The Commission’s inquiry focuses on the financing package: a subsidised state loan covering 60% of estimated construction costs (reported at €72.8bn) and a 40-year contract designed to stabilise revenues. In technical terms, that revenue backstop affects what can be built and how. Long-lived assets like reactors are sensitive to the cost of capital; cheaper financing and predictable cashflows make it easier to justify design choices that prioritise redundancy, materials margins, and lifetime extension over near-term cost cutting. Conversely, when the state absorbs downside risk, the usual discipline that forces early design freezes and strict change control is weaker—exactly the management failure mode that has historically turned “first-of-a-kind” nuclear projects into decade-long rework exercises.

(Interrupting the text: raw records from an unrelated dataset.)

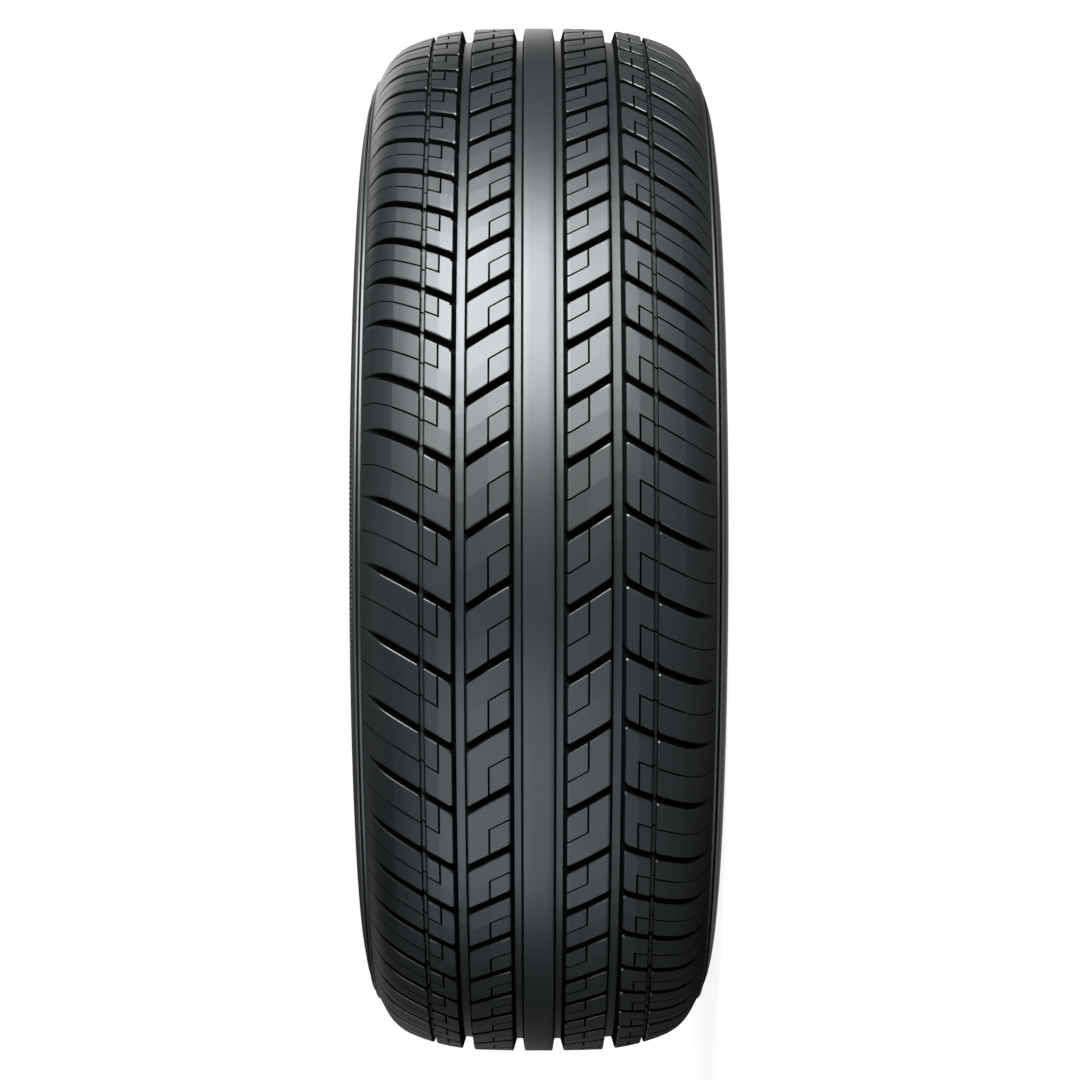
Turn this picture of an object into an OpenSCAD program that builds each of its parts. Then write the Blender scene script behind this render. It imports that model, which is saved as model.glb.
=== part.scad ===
// Car tyre with four straight main grooves and a zigzag of lateral grooves.
// It lies on one sidewall: the axle is the Z axis, and z = 0 is the middle of the tread.
// One half section is drawn and mirrored, and the grooves repeat about the axle.

/* [Size] */
// Outer diameter over the middle of the tread
outer_d = 615; // [606:1:630]
// Overall width across the two sidewalls
section_w = 202; // [199:1:210]
// Radius at which the sidewalls are widest
widest_r = 250; // [246:1:254]
// Diameter of the bore through the two bead toes
bore_d = 379; // [374:0.5:384]

/* [Crown] */
// Distance from the middle over which the tread is nearly flat
crown_half = 34; // [30:1:38]
// Section radius of the nearly flat middle
crown_r = 1050; // [800:10:1400]
// Section radius of the tread beside it
tread_r = 115; // [108:1:130]
// Distance from the middle at which the shoulder curve begins
shoulder_z = 75; // [73:0.5:77]
// Section radius of the shoulder curve
shoulder_r = 30; // [27:0.5:32]
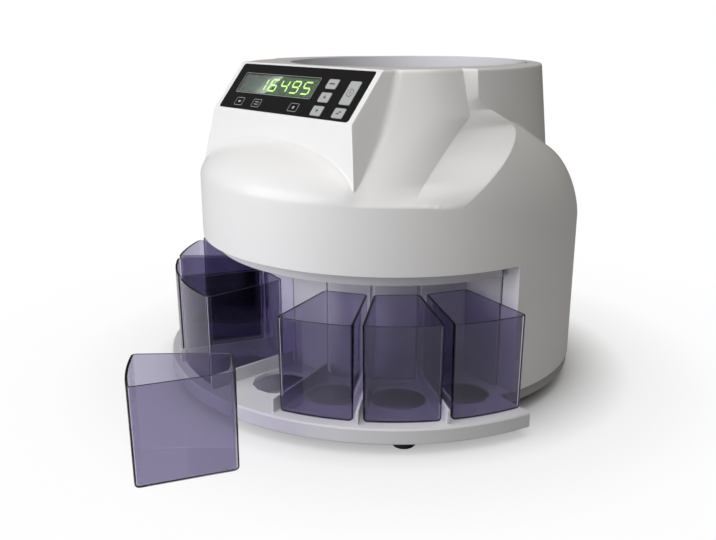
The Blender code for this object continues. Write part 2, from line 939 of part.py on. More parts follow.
def make_chutes():
    """Ring with one slanting shaft for each cup."""
    half_angle = (slot_pitch * slot_count / 2 + core_half_angle) / 2
    points = arc(chute_outer_radius, half_angle) + arc(core_radius + 2 * gap, half_angle)[::-1]
    outline = [(point.x, point.y) for point in points]
    ring = prism("chute_ring", outline, chute_bottom, deck_bottom - gap)
    for number in range(slot_count):
        mouth = (chute_mouth_inner_radius, chute_mouth_outer_radius, chute_inner_width, chute_outer_width)
        throat = (window_inner_radius, chute_reach_radius, chute_inner_width, chute_outer_width)
        cut(ring, slot_shaft("chute_" + str(number), number, mouth, throat,
                             chute_bottom - overrun, deck_bottom + overrun))
    return finish(ring, "white")


def make_core():
    """Curved wall behind the cups with a straight return at each end."""
    low = base_top + gap
    high = deck_bottom - gap
    right_end = polar(core_return_radius, core_half_angle)
    left_end = polar(core_return_radius, -core_half_angle)
    right_step = polar(core_wall_thickness, core_half_angle + math.pi / 2)
    left_step = polar(core_wall_thickness, -core_half_angle - math.pi / 2)
    back = arc(core_radius - core_wall_thickness, core_half_angle)[::-1]
    back[0] += right_step
    back[-1] += left_step
    points = [left_end] + arc(core_radius, core_half_angle) + [right_end, right_end + right_step]
    points += back + [left_end + left_step]
    core = prism("core_wall", [(point.x, point.y) for point in points], low, high)
    for number in range(slot_count - 1):
        groove = block("core_seam_" + str(number), (-seam_width / 2, -core_radius - overrun, low - overrun),
                       (seam_width / 2, -core_radius + seam_depth, chute_bottom - overrun))
        cut(core, place(groove, turn=slot_angle(number) - slot_pitch / 2))
    return finish(core, "light_grey")


# Base tray

def base_outline(front, rear, half_angle):
    """Fan in front and a smaller circle behind."""
    points = arc(front, half_angle)
    for i in range(fan_steps + 1):
        points.append(polar(rear, half_angle + (math.tau - 2 * half_angle) * i / fan_steps))
    return [(point.x, point.y) for point in points]


def foot_places():
    front = [polar(front_foot_radius, front_foot_angle * side) for side in (-1, 1)]
    rear = [polar(rear_foot_radius, rear_foot_angle * side) for side in (-1, 1)]
    return front + rear


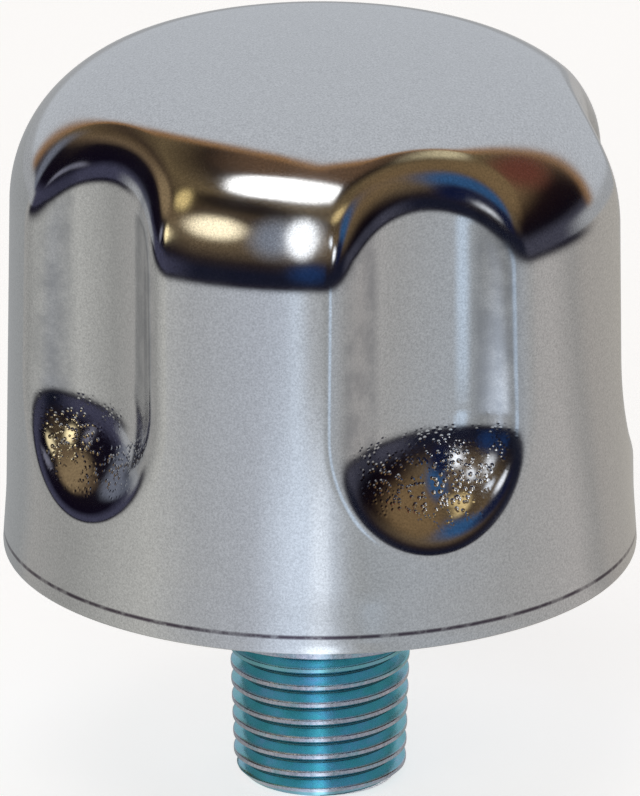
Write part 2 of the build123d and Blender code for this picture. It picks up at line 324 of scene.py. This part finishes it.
def stem_mesh():
    """The thread is a strip wound as a right-hand helix; plain rings carry on above and inside."""
    profile = thread_profile()
    per_turn = len(profile)
    turns = int(THREAD_LENGTH / PITCH) + 3
    points = []
    crest = []
    for i in range(turns * per_turn):
        phase, depth = profile[i % per_turn]
        for j in range(STEM_COLUMNS):
            a = 2 * math.pi * j / STEM_COLUMNS
            z = (i // per_turn + phase - 1 + j / STEM_COLUMNS + THREAD_START) * PITCH
            z = min(max(z, 0), THREAD_LENGTH)
            r = thread_radius(z, depth)
            points.append((r * math.cos(a), r * math.sin(a), z))
            wear_and_painted_shade = FRESH + (1 - FRESH) * part_of((THREAD_LENGTH - z) / PITCH - FRESH_TURNS, 1)
            crest.append((1 - depth / THREAD_DEPTH) * wear_and_painted_shade)
    strip_rows = turns * per_turn
    faces = []
    for i in range(strip_rows):
        for j in range(STEM_COLUMNS):
            wraps = j == STEM_COLUMNS - 1
            k = 0 if wraps else j + 1
            low = i + per_turn if wraps else i
            if max(i, low) + 1 >= strip_rows:
                continue
            faces.append((i * STEM_COLUMNS + j, low * STEM_COLUMNS + k,
                          (low + 1) * STEM_COLUMNS + k, (i + 1) * STEM_COLUMNS + j))
    return points, faces, crest


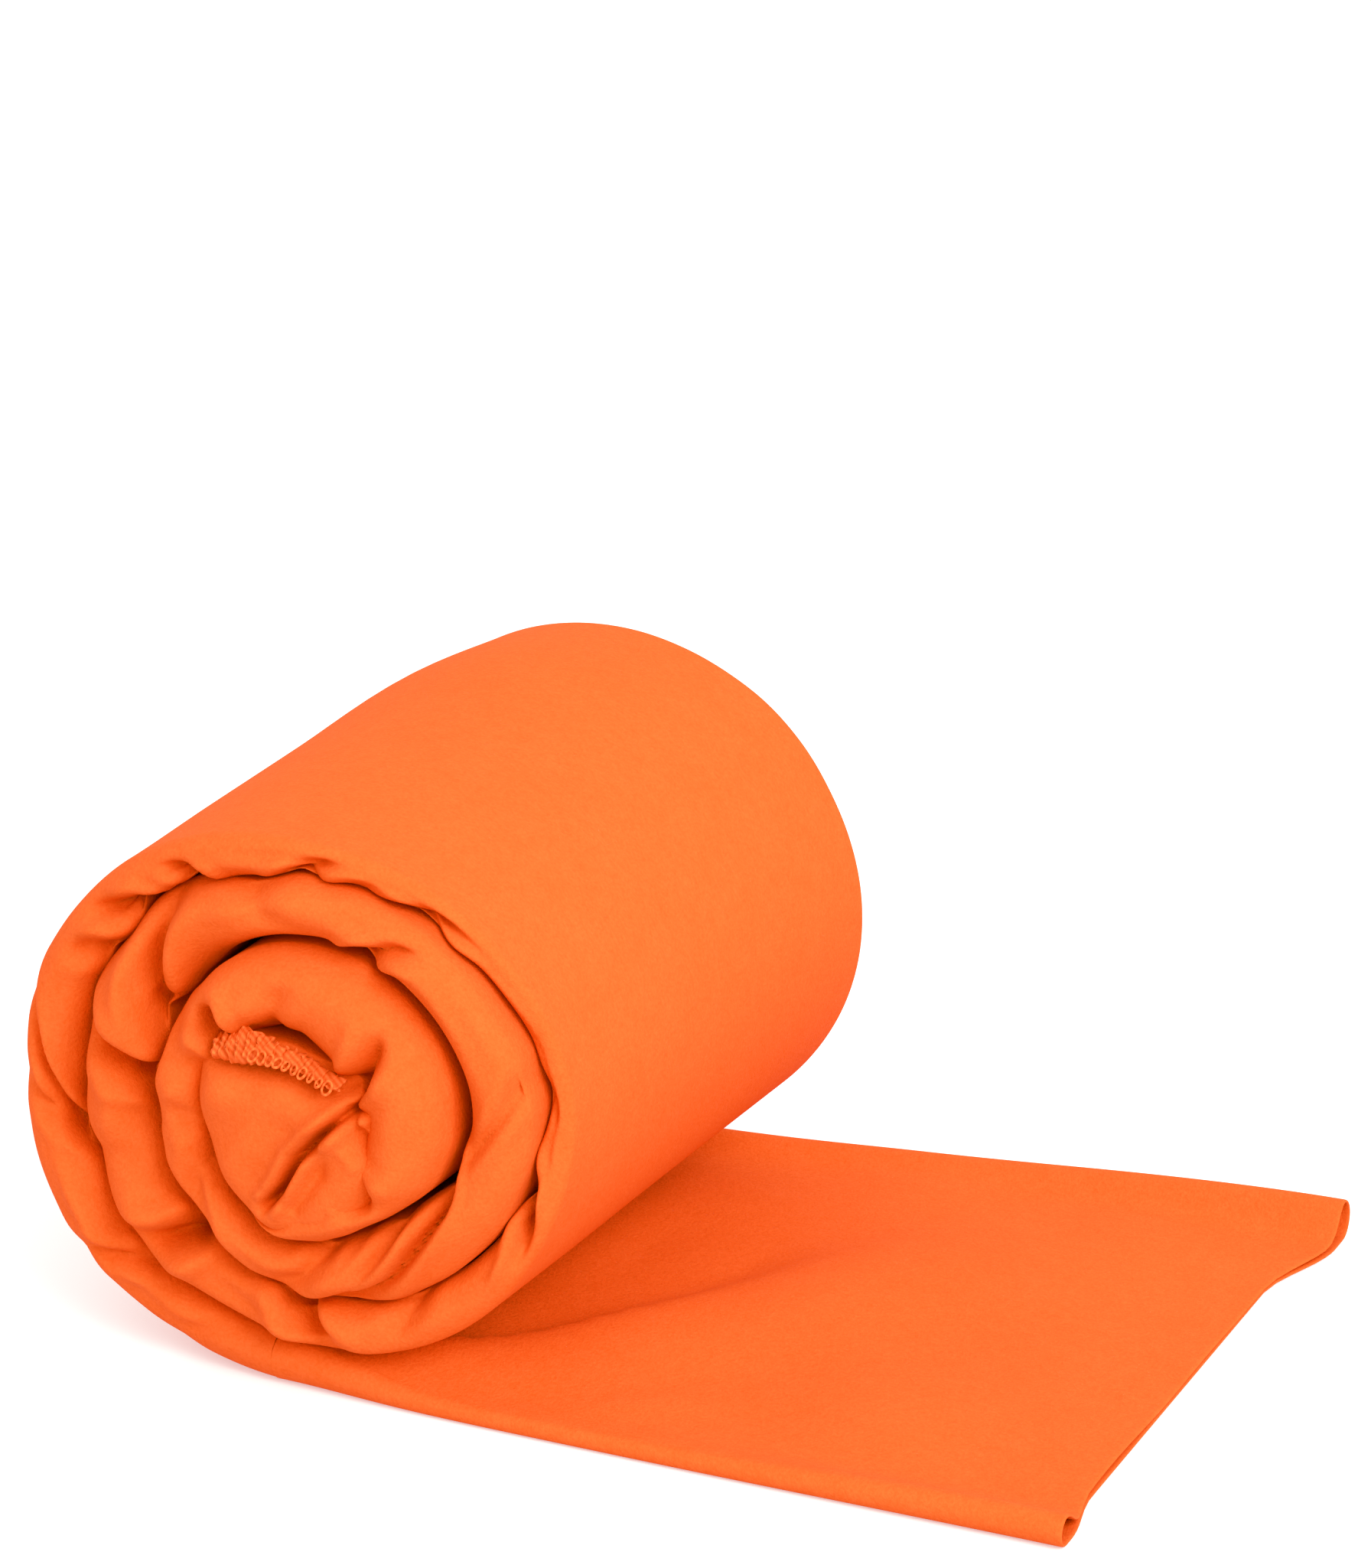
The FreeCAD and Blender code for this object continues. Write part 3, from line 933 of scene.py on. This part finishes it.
    def stitches(self, count: int = 10, around: int = 8, steps: int = 22) -> Array:
        """The overlock loops: small rings of thread side by side along the ribbon, clear of its left end.

        Each loop is an ellipse tilted a little out of the face, drawn as a thin tube.
        """
        part = 0.34 + 0.65 * (np.arange(count) + 0.5) / count
        spacing = 1.0 / (len(self.hem_foot) - 1)
        foot = through_points(self.hem_foot, spacing, part)
        top = through_points(self.hem_top, spacing, part)
        across = self.hem_start + (self.hem_end - self.hem_start) * part
        draw = np.random.default_rng(5)
        size = 0.85 + 0.6 * draw.random(count)
        tilt = draw.normal(0, 0.5, count)
        turn = np.arange(steps) / steps * 2 * math.pi
        ring_x = across[:, None] + 0.75 * size[:, None] * np.cos(turn) + 0.3 * np.sin(turn)
        ring_z = (foot + (top - foot) * 0.55)[:, None] + 0.9 * size[:, None] * np.sin(turn)
        front = -self.coil.half_width - self.thread_forward
        ring_y = front + 0.6 * np.sin(turn + tilt[:, None])
        angle = np.arange(around) / around * 2 * math.pi
        outward = np.stack([np.cos(turn), 0 * turn, np.sin(turn)], axis=-1)
        centre = np.stack([ring_x, ring_y, ring_z], axis=-1)[:, :, None, :]
        tube = self.thread_radius * (
            np.cos(angle)[None, None, :, None] * outward[None, :, None, :]
            + np.sin(angle)[None, None, :, None] * np.array([0.0, 1.0, 0.0])
        )
        place = np.array([self.coil.axis_x, self.coil.middle_y, 0.0])
        return centre + tube + place


# ---------------------------------------------------------------- assembly


@dataclass
class Towel:
    """The whole towel: it builds and dresses every piece."""

    frame: dict
    cloth: bpy.types.Material
    thread: bpy.types.Material
    strip_width: float = 0.156
    developed_layers: int = 2
    middle_split: float = 540.0
    turn_ends: tuple[float, float, float] = (360.0, 720.0, 1080.0)

    def __post_init__(self) -> None:
        """Reads the sizes of the strip from the frame."""
        low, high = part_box("outer_turn")
        diameter = (high.z - low.z) / MM
        self.coil = Coil(
            axis_x=low.x / MM + diameter / 2,
            middle_y=(low.y + high.y) / 2 / MM,
            centre_height=diameter / 2,
            half_width=(high.y - low.y) / 2 / MM,
        )
        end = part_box("tail_5_upper_layer")[1].x / MM
        self.tail = Tail(self.coil, reach=end - self.coil.axis_x)
        self.core = Core(self.coil)

    def _dress(self, piece: bpy.types.Object, material: bpy.types.Material) -> None:
        """Gives a piece its material and logs how many faces it has."""
        piece.data.materials.append(material)
        LOG.info("%s: %d faces", piece.name, len(piece.data.polygons))

    def _declare_sheet(
        self, length: float
    ) -> None:
        """Works out the flat size of a stretch of the strip, as wide as its skin opens out, and does nothing
        more with it.
        """
        flat = (self.strip_width * self.developed_layers, length)

    def build_core(self) -> list[bpy.types.Object]:
        """Builds the tongue, the gathered edge and its stitches, all on the core."""
        skin = self.core.face()[:, ::-1]
        tongue = grid_mesh("core_tongue_cloth", skin, close_columns=True, cap_ends=True)
        self._dress(tongue, self.cloth)
        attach(tongue, Body.CORE.value)
        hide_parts("core_tongue")
        ribbon = grid_mesh("hem_ribbon", self.core.ribbon())
        add_wall(ribbon, 0.5)
        self._dress(ribbon, self.thread)
        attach(ribbon, Body.CORE.value)
        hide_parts("core_hem")
        loops = self.core.stitches()
        points = loops.reshape(-1, 3)
        count, steps, around = loops.shape[:3]
        loop, step, side = np.meshgrid(np.arange(count), np.arange(steps), np.arange(around), indexing="ij")

        def index(a: Array, b: Array) -> Array:
            """The number of the point at step a round the loop and step b round the thread."""
            return (loop * steps + a % steps) * around + b % around

        corners = [index(step, side), index(step, side + 1), index(step + 1, side + 1), index(step + 1, side)]
        faces = np.stack(corners, axis=-1).reshape(-1, 4)
        stitches = face_mesh("hem_stitches", points, faces)
        self._dress(stitches, self.thread)
        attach(stitches, Body.CORE.value)
        return [ribbon, stitches]

    def build_coil(self) -> None:
        """Builds the turns: two on the roll, half a turn that joins them, and one on the core."""
        first, second, third = self.turn_ends
        stretches = (
            ("outer_turn_cloth", 0.0, first, Body.ROLL, ("outer_turn",)),
            ("middle_turn_cloth", first, self.middle_split, Body.ROLL, ("middle_turn",)),
            ("joining_turn_cloth", self.middle_split, second, None, ()),
            ("inner_turn_cloth", second, third + 24.0, Body.CORE, ("inner_turn",)),
        )
        for name, start, end, body, nodes in stretches:
            piece = grid_mesh(name, self.coil.stretch(start, end), close_columns=True)
            self._dress(piece, self.cloth)
            if body is None:
                top = self.coil.centre_height + float(self.coil.radius(np.array([start]))[0])
                foot = self.coil.centre_height - float(self.coil.radius(np.array([end]))[0])
                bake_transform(piece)
            else:
                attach(piece, body.value)
            if nodes:
                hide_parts(*nodes)
            self._declare_sheet(self.coil.length(start, end))

    def build_tail(self) -> None:
        """Builds the tail: a root, a piece across each hinge, and a free end."""
        hinges = [j for j in self.frame["joints"] if j["name"].startswith("tail_bend_")]
        pivots = [j["pos_m"][0] / MM - self.coil.axis_x for j in hinges]
        spacing = pivots[1] - pivots[0]
        cuts = [pivots[0] * 0.65] + [pivot + spacing / 2 for pivot in pivots]
        self._tail_piece("tail_root_cloth", 0.0, cuts[0], "tail_root", Body.ROLL.value, None)
        for number, joint in enumerate(hinges):
            name = "tail_bend_%d_cloth" % (number + 1)
            near, far = joint["parent"], joint["child"]
            self._tail_piece(name, cuts[number], cuts[number + 1], far, near, far)
        last = hinges[-1]["child"]
        self._tail_piece("tail_end_cloth", cuts[-1], self.tail.reach, None, last, None)

    def _tail_piece(
        self, name: str, start: float, end: float, nodes: str | None, near: str, far: str | None
    ) -> None:
        """Builds one stretch of the tail.

        Args:
            name: The piece's name.
            start: Where it starts, in millimetres from the roll's axis.
            end: Where it ends.
            nodes: What the CAD nodes that it stands for are called, before _lower_layer.
            near: The body that it is parented to, where far is None.
            far: The body at its end, if that is another; the piece is then parented to no body.
        """
        free = end >= self.tail.reach
        skin = self.tail.open_end(start) if free else self.tail.stretch(start, end)
        piece = grid_mesh(name, skin, close_columns=True)
        self._dress(piece, self.cloth)
        if far is None:
            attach(piece, near)
        else:
            (self.coil.axis_x + start) * MM
            (self.coil.axis_x + end) * MM
            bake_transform(piece)
        if nodes:
            parts = ("lower_layer", "upper_layer", "front_fold", "back_fold")
            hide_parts(*["%s_%s" % (nodes, part) for part in parts])
        turned_in = self.tail.hem_turned_in if free else 0.0
        self._declare_sheet((end - start + turned_in) * MM)

    def build(self) -> None:
        """Builds every piece in order, from the middle of the roll to the end of the tail."""
        on_core = self.build_core()
        self.build_coil()
        self.build_tail()


@dataclass
class Studio:
    """The floor, the lights and the camera.

    The camera's place, direction and lens come from a least-squares fit made by another program.
    """

    floor_size: float = 14.0
    floor_gap: float = 0.0002
    sky: float = 1.45
    aim: tuple[float, float, float] = (0.0, 0.0, 0.05)
    camera_from_roll: tuple[float, float, float] = (0.41619, -0.75796, 0.36985)
    camera_back: tuple[float, float, float] = (0.40955, -0.8649, 0.29021)
    lens: float = 96.63
    gamma: float = 0.8
    red_tones: tuple[tuple[float, float], ...] = ((0.12, 0.19), (0.34, 0.42), (0.66, 0.78))
    blue_tones: tuple[tuple[float, float], ...] = (
        (0.015, 0.0015), (0.035, 0.026), (0.055, 0.061), (0.15, 0.16),
    )

    def build_floor(self) -> None:
        """Lays a large pale floor."""
        half = self.floor_size / 2 / MM
        front = [[-half, -half, 0.0], [half, -half, 0.0]]
        back = [[-half, half, 0.0], [half, half, 0.0]]
        floor = grid_mesh("floor", np.array([front, back])[:, ::-1])
        floor.location.z = -self.floor_gap
        floor.data.materials.append(PaleFloor().material())

    def add_light(self, name: str, place: tuple[float, float, float], size: float, power: float) -> None:
        """Adds a square soft light that faces the towel.

        Args:
            name: The light's name.
            place: Where it is, in metres.
            size: Its side, in metres.
            power: Its power, in watts.
        """
        data = bpy.data.lights.new(name, "AREA")
        data.energy = power
        data.size = size
        light = bpy.data.objects.new(name, data)
        light.location = place
        light.rotation_euler = (Vector(self.aim) - Vector(place)).to_track_quat("-Z", "Y").to_euler()
        bpy.context.scene.collection.objects.link(light)

    def build_lights(self) -> None:
        """Lights the towel from the upper right, with a weaker light in front and a pale sky."""
        self.add_light("key", (1.5, -1.0, 1.3), size=1.1, power=42.0)
        self.add_light("front", (0.9, -1.9, 1.2), size=1.0, power=7.0)
        world = bpy.data.worlds.new("pale_sky")
        world.use_nodes = True
        sky = world.node_tree.nodes["Background"]
        sky.inputs["Color"].default_value = (1.0, 0.985, 0.97, 1.0)
        sky.inputs["Strength"].default_value = self.sky
        bpy.context.scene.world = world

    def set_tones(self) -> None:
        """Sets the view's tones: shaded orange keeps its red and loses its blue, as bright dye does.

        Each pair in red_tones and blue_tones is a level before and after.
        """
        view = bpy.context.scene.view_settings
        view.view_transform = "Standard"
        view.gamma = self.gamma
        view.use_curve_mapping = True
        red, _, blue, _ = view.curve_mapping.curves
        for curve, tones in ((red, self.red_tones), (blue, self.blue_tones)):
            for before, after in tones:
                curve.points.new(before, after)
        view.curve_mapping.update()

    def build_camera(self, roll_foot: tuple[float, float, float]) -> None:
        """Sets the camera on the side of the tail, looking down at the front of the roll.

        Args:
            roll_foot: Where the middle of the roll rests on the floor, in metres.
        """
        data = bpy.data.cameras.new("camera")
        data.lens = self.lens
        camera = bpy.data.objects.new("camera", data)
        camera.location = Vector(roll_foot) + Vector(self.camera_from_roll)
        camera.rotation_mode = "QUATERNION"
        camera.rotation_quaternion = (-Vector(self.camera_back)).to_track_quat("-Z", "Y")
        bpy.context.scene.collection.objects.link(camera)
        bpy.context.scene.camera = camera


def clear_scene() -> None:
    """Removes what a new Blender file holds."""
    for item in list(bpy.data.objects):
        bpy.data.objects.remove(item)


def main() -> None:
    """Builds the towel and its studio in order."""
    logging.basicConfig(level=logging.INFO, format="%(name)s %(message)s")
    clear_scene()
    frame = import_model()
    studio = Studio()
    studio.build_floor()
    towel = Towel(frame, BrushedMicrofibre().material(), OverlockThread().material())
    towel.build()
    studio.build_lights()
    studio.set_tones()
    studio.build_camera((towel.coil.axis_x * MM, towel.coil.middle_y * MM, 0.0))


if __name__ == "__main__":
    main()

EUobserver notes that the Commission has already said it considers the project “necessary” and recognises its potential contribution to security of supply and decarbonisation, language that signals the probe may be more about legal proportionality than engineering feasibility. The geopolitical backdrop matters: Commission president Ursula von der Leyen has described Europe’s earlier reluctance on nuclear as a “strategic mistake” and has pointed to energy vulnerability amid Middle East turmoil. That framing encourages member states to treat nuclear as an infrastructure insurance policy—valuable precisely because it is expensive and slow to replace once lost.
France’s plan now sits on two long timelines at once: the physical timeline of building and qualifying nuclear hardware, and the administrative timeline of making state-backed financing compatible with EU competition rules. The first reactor is not expected to produce electricity until 2038.